Raporda şu tespitler yer aldı:

  • Türkiye’de aktif bir sivil toplumun gelişmesi devam etmiştir. İçişleri Bakanlığı, derneklere yönelik Yardım Toplama Kanunu’nun ve diğer önemli reformların hazırlanması aşamasında sivil toplum aktörleriyle istişarelerde bulunmuştur.
  • Bununla birlikte, bu tür ad hoc istişareler dışında, sivil toplum kuruluşlarının yasama ve politika yapma sürecinde aktif olarak yer alabildikleri yapılandırılmış katılımcı mekanizmalar bulunmamaktadır.
  • Hükümet-sivil toplum ve Meclis-sivil toplum ilişkileri, yasama sürecinin bir parçası olarak ve idarenin her düzeydeki mevzuat dışı tasarrufları açısından, sistematik, kalıcı ve yapılandırılmış istişare mekanizmaları aracılığıyla politika düzeyinde geliştirilmelidir.
  • Sivil toplum kuruluşları, özellikle mali denetim yoluyla, faaliyetlerini etkileyecek şekilde devletin orantısız denetimine tabi olmaya devam etmektedir.
  • İlgili mevzuat, sivil toplum kuruluşlarını sınırlayıcı biçimde yorumlanmaya devam etmiştir.
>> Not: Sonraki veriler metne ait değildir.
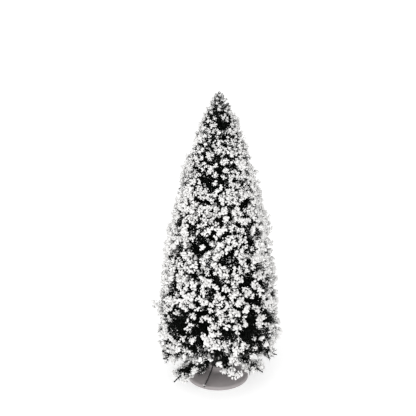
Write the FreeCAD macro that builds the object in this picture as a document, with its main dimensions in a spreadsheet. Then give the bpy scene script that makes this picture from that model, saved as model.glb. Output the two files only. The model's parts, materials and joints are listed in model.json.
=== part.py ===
"""Flocked tabletop tree: wire branches bound to a taped stem, which turns in a round weighted base.

Millimetres, +Z up. The origin is the centre of the pad's underside, which rests on the table.
+X points to the right-hand side and -Y to the front.
"""
import FreeCAD, Part
import math
import os
import Sketcher
from FreeCAD import Placement, Rotation, Vector

doc = FreeCAD.newDocument("TabletopTree")

# ---------------------------------------------------------------- driving dimensions

SIZES = {
    # whole tree
    "tree_height": 300.0,
    "foliage_radius": 62.0,
    "shoulder_height": 45.0,  # below this height the outline is a straight cylinder
    "outline_bulge": 1.6,
    "outline_power": 0.75,
    # pad under the base
    "pad_radius": 29.6,
    "pad_thick": 1.2,
    # cover: a thin moulded dome with a hub in the middle
    "cover_radius": 32.0,
    "cover_bore": 30.2,
    "cover_foot": 0.5,  # its edge stands this far above the table
    "rim_height": 2.0,
    "rim_round": 2.4,
    "dome_edge": 30.5,
    "dome_edge_height": 4.2,
    "dome_round": 62.0,
    "hub_foot": 12.6,
    "hub_foot_height": 8.6,
    "hub_fillet": 5.2,
    "hub_radius": 8.4,
    "hub_shoulder": 12.4,
    "hub_round": 1.2,
    "hub_face": 7.2,
    "hub_top": 13.6,
    "boss_radius": 6.6,
    "boss_foot": 1.6,
    "ceiling_top": 7.0,
    "ceiling_edge": 2.6,
    # cast weight
    "weight_edge": 2.4,
    "weight_top": 6.2,
    # socket sleeve in the hub
    "sleeve_radius": 5.0,
    "sleeve_floor": 2.6,
    "lip_radius": 6.2,
    "lip_top": 14.6,
    "socket_radius": 3.05,
    # ferrule on the stem, which turns in the sleeve
    "ferrule_radius": 3.0,
    "ferrule_foot": 2.9,
    "collar_radius": 4.8,
    "collar_foot": 14.9,
    "collar_top": 17.3,
    # stem
    "rod_radius": 1.2,
    "rod_top": 294.0,
    "tape_foot_radius": 3.0,
    "tape_top_radius": 1.6,
    "tape_top": 268.0,
    "binding_wall": 0.5,
    "binding_height": 3.6,
    # branches
    "wire_radius": 0.8,
    "root_gap": 0.1,  # from a binding to the wires that it holds
    "neck_radius": 1.6,  # foliage where it starts on the wire
    "blunt_radius": 1.4,  # foliage at its tip
    "beyond_wire": 2.0,  # foliage past the wire's end
    # leader at the top
    "leader_foot": 269.0,
    "leader_neck": 2.5,
    "leader_waist": 283.0,
    "leader_radius": 5.5,
    "leader_shoulder": 291.5,
    "leader_shoulder_radius": 4.0,
    # drooping skirt
    "skirt_height": 38.0,
    "skirt_gap": 0.8,  # from the binding to the wires, which bend there
    "skirt_reach": 60.5,
    "skirt_spray": 6.0,
    # bare twig that hangs down in front of the base
    "twig_height": 33.0,
    "twig_azimuth": 248.0,
    "twig_pitch": -40.0,
    "twig_length": 43.0,
    "twig_radius": 0.55,
}

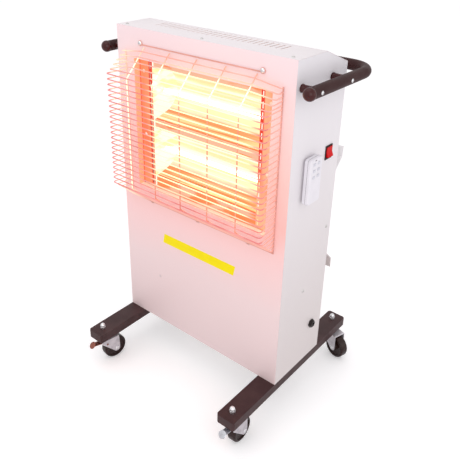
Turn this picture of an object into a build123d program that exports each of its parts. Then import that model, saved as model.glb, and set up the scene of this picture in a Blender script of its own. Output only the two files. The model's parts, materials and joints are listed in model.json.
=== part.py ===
from build123d import *
import os
from math import atan2, cos, degrees, hypot, pi, radians, sin, sqrt, tan

# Infrared cabinet heater: a sheet steel cabinet with two quartz lamps behind a wire guard,
# a tube handle round the back, a remote control on the right side, and four swivel castors.
# Millimetres. X is to the right, Y to the back, Z up from the floor. The origin lies on the
# floor, under the middle of the heater's bounding box.

# Cabinet
cabinet_width = 480.0
cabinet_depth = 185.0
cabinet_height = 758.0
sheet = 1.2
panel_gap = 0.2
roof_slope_depth = 84.0
roof_slope_drop = 34.0
rim_depth = 14.0
top_rim_depth = 22.0
flange_width = 14.0

# Legs and castors
castor_height = 79.0
leg_width = 48.0
leg_height = 23.0
leg_length = 480.0
leg_wall = 2.0
leg_front_overhang = 152.0
leg_cap_thickness = 5.0
leg_corner_cut = 4.0
castor_inset = 26.5
wheel_radius = 31.5
wheel_width = 22.0
castor_trail = 28.0
fork_half_width = 17.0
fork_sheet = 2.0
fork_roof_top = 70.0
axle_radius = 4.0
stud_radius = 4.0
race_radius = 18.0
kingpin_radius = 4.0
running_gap = 0.06
seat_gap = 0.05
body_gap = 0.3
castor_angles = {"front_left": 82.0, "front_right": 92.0, "rear_left": -25.0, "rear_right": -17.0}

# Brake pedals on the front castors, in the castor's own frame (the wheel trails towards +X)
pedal_pivot_x = 0.0
pedal_pivot_z = 58.0
pedal_pin_radius = 2.5
pedal_reach = 42.5
pedal_tab_z = 64.0
pedal_tab_radius = 9.5
pedal_tab_tilt = 45.0
pedal_arm_width = 15.0
pedal_sheet = 2.5
pedal_travel = 22.0

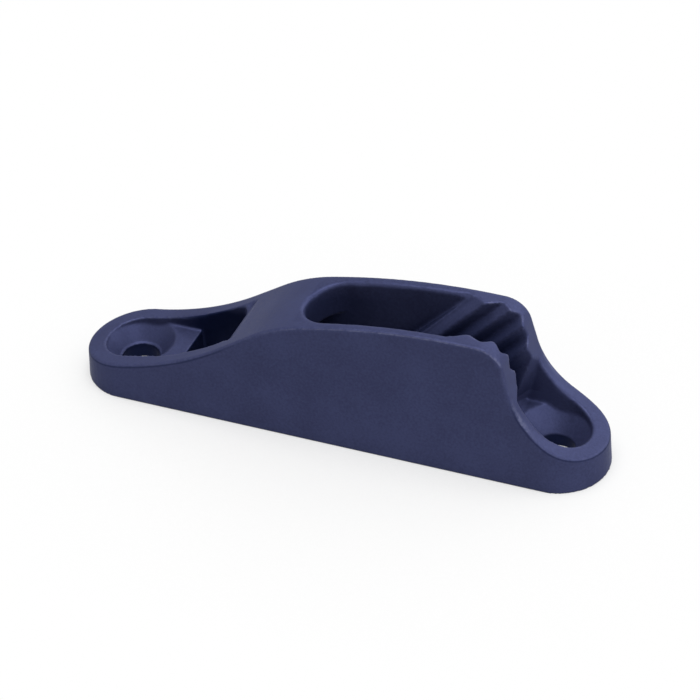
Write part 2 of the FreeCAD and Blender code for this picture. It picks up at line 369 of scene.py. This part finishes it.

  • Derneklerin tescili, mali denetim ve yasadışı faaliyetlerin önlenmesi gibi görevlerin İçişleri Bakanlığı altındaki tek bir birimde toplanması, ilgili mevzuatın sınırlayıcı biçimde hazırlanmasına ve yorumlanmasına yol açabilecektir.
  • Türkiye, vergi teşvikleri gibi tedbirlerle sivil toplum kuruluşlarının yurt içi özel finansmanını teşvik etmek yerine, çoğunlukla orantısız olan muhasebe gereklilikleriyle mali yönetimleri zorlaştırmaya devam etmiştir.
  • Bakanlar Kurulu, net olmayan kriterler kullanmak suretiyle vergi muafiyetini ve kamu yararı statüsünü çok kısıtlı sayıdaki sivil toplum kuruluşuna verdiğinden, sivil toplum kuruluşlarına yönelik kamu finansmanı da yeterince şeffaf ve kurallara dayalı değildir.
  • Kamu fonları, sivil toplum kuruluşlarına bakanlıklar aracılığıyla ve proje ortaklığı mekanizmalarıyla tahsis edilmekte, hibe tahsisatına veya hizmet sözleşmelerine nadiren başvurulmaktadır.
  • AB-Türkiye sivil toplum diyaloğu programları devam etmiş, sivil toplumun gelişmesine ve sivil toplum kuruluşlarının yerel düzeyde daha fazla tanınmasına katkıda bulunmuştur.

Raporun sonuç bölümünde ise şu görüşler yer aldı: “Türkiye’de, politika yapma süreçlerinde ve yönetimde vatandaşın öncelikli olması ve temel haklardan yararlanmanın kanunla güvence altına alınması için ısrarcı olan, hak-temelli ve büyüyen bir sivil toplum mevcuttur.  Hükümet-sivil toplum ve Meclis-sivil toplum ilişkileri, özellikle yasama sürecinin bir parçası olarak, sistematik, kalıcı ve yapılandırılmış istişare mekanizmaları aracılığıyla politika düzeyinde geliştirilmelidir. Sivil topluma yönelik yasal, mali ve idari çerçeve, aktif vatandaşlığı teşvik ederek açık toplumu daha iyi desteklemelidir.”